#### What you are asked to do
Could every line of the data be printed exactly as it reads?
----
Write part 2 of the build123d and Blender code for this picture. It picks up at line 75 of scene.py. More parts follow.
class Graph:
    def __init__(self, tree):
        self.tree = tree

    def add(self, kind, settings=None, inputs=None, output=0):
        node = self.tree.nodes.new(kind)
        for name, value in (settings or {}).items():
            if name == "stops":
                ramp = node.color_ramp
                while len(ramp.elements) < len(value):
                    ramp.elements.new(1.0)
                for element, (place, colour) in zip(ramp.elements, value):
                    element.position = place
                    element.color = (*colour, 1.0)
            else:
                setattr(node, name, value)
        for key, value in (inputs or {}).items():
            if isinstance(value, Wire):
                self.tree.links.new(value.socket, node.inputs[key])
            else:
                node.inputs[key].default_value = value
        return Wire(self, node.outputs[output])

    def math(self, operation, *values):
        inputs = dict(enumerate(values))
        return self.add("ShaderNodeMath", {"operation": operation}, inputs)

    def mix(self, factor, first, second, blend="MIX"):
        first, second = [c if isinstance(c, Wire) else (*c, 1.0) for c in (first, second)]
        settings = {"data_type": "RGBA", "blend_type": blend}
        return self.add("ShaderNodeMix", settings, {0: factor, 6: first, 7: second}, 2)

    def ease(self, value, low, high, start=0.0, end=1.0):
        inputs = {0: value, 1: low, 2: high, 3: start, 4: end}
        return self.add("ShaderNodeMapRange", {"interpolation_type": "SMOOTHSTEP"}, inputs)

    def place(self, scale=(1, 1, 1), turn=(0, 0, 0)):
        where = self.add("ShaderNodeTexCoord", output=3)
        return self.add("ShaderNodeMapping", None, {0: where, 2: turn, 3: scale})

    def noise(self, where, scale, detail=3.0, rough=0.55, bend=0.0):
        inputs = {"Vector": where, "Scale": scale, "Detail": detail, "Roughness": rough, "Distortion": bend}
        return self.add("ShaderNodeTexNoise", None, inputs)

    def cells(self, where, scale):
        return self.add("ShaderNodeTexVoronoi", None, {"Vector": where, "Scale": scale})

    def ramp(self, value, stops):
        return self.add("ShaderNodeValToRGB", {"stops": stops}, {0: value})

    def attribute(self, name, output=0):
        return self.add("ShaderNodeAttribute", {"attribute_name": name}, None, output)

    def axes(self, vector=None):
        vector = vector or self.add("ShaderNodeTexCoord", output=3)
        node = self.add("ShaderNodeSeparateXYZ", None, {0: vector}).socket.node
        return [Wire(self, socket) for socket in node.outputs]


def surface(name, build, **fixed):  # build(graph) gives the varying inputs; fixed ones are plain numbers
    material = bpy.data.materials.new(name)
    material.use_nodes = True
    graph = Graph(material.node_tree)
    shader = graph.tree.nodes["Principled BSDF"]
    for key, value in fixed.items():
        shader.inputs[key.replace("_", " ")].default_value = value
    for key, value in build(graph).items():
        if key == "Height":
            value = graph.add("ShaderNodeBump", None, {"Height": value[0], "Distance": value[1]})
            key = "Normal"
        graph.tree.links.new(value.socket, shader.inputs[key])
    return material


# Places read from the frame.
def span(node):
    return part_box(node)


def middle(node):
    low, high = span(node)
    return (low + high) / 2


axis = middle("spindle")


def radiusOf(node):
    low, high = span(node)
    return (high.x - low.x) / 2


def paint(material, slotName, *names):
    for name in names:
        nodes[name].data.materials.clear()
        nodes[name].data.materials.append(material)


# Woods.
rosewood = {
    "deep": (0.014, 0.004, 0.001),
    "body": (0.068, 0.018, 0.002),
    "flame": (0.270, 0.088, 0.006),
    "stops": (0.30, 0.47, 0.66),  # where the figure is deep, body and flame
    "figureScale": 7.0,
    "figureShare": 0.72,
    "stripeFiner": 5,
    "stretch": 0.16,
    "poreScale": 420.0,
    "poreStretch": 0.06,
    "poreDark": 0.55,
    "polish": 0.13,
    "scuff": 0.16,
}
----
#### Reply
Write part 2 of the build123d and Blender code for this picture. It picks up at line 75 of scene.py. More parts follow.
class Graph:
    def __init__(self, tree):
        self.tree = tree

    def add(self, kind, settings=None, inputs=None, output=0):
        node = self.tree.nodes.new(kind)
        for name, value in (settings or {}).items():
            if name == "stops":
                ramp = node.color_ramp
                while len(ramp.elements) < len(value):
                    ramp.elements.new(1.0)
                for element, (place, colour) in zip(ramp.elements, value):
                    element.position = place
                    element.color = (*colour, 1.0)
            else:
                setattr(node, name, value)
        for key, value in (inputs or {}).items():
            if isinstance(value, Wire):
                self.tree.links.new(value.socket, node.inputs[key])
            else:
                node.inputs[key].default_value = value
        return Wire(self, node.outputs[output])

    def math(self, operation, *values):
        inputs = dict(enumerate(values))
        return self.add("ShaderNodeMath", {"operation": operation}, inputs)

    def mix(self, factor, first, second, blend="MIX"):
        first, second = [c if isinstance(c, Wire) else (*c, 1.0) for c in (first, second)]
        settings = {"data_type": "RGBA", "blend_type": blend}
        return self.add("ShaderNodeMix", settings, {0: factor, 6: first, 7: second}, 2)

    def ease(self, value, low, high, start=0.0, end=1.0):
        inputs = {0: value, 1: low, 2: high, 3: start, 4: end}
        return self.add("ShaderNodeMapRange", {"interpolation_type": "SMOOTHSTEP"}, inputs)

    def place(self, scale=(1, 1, 1), turn=(0, 0, 0)):
        where = self.add("ShaderNodeTexCoord", output=3)
        return self.add("ShaderNodeMapping", None, {0: where, 2: turn, 3: scale})

    def noise(self, where, scale, detail=3.0, rough=0.55, bend=0.0):
        inputs = {"Vector": where, "Scale": scale, "Detail": detail, "Roughness": rough, "Distortion": bend}
        return self.add("ShaderNodeTexNoise", None, inputs)

    def cells(self, where, scale):
        return self.add("ShaderNodeTexVoronoi", None, {"Vector": where, "Scale": scale})

    def ramp(self, value, stops):
        return self.add("ShaderNodeValToRGB", {"stops": stops}, {0: value})

    def attribute(self, name, output=0):
        return self.add("ShaderNodeAttribute", {"attribute_name": name}, None, output)

    def axes(self, vector=None):
        vector = vector or self.add("ShaderNodeTexCoord", output=3)
        node = self.add("ShaderNodeSeparateXYZ", None, {0: vector}).socket.node
        return [Wire(self, socket) for socket in node.outputs]


def surface(name, build, **fixed):  # build(graph) gives the varying inputs; fixed ones are plain numbers
    material = bpy.data.materials.new(name)
    material.use_nodes = True
    graph = Graph(material.node_tree)
    shader = graph.tree.nodes["Principled BSDF"]
    for key, value in fixed.items():
        shader.inputs[key.replace("_", " ")].default_value = value
    for key, value in build(graph).items():
        if key == "Height":
            value = graph.add("ShaderNodeBump", None, {"Height": value[0], "Distance": value[1]})
            key = "Normal"
        graph.tree.links.new(value.socket, shader.inputs[key])
    return material


# Places read from the frame.
def span(node):
    return part_box(node)


def middle(node):
    low, high = span(node)
    return (low + high) / 2


axis = middle("spindle")


def radiusOf(node):
    low, high = span(node)
    return (high.x - low.x) / 2


def paint(material, slotName, *names):
    for name in names:
        nodes[name].data.materials.clear()
        nodes[name].data.materials.append(material)


# Woods.
rosewood = {
    "deep": (0.014, 0.004, 0.001),
    "body": (0.068, 0.018, 0.002),
    "flame": (0.270, 0.088, 0.006),
    "stops": (0.30, 0.47, 0.66),  # where the figure is deep, body and flame
    "figureScale": 7.0,
    "figureShare": 0.72,
    "stripeFiner": 5,
    "stretch": 0.16,
    "poreScale": 420.0,
    "poreStretch": 0.06,
    "poreDark": 0.55,
    "polish": 0.13,
    "scuff": 0.16,
}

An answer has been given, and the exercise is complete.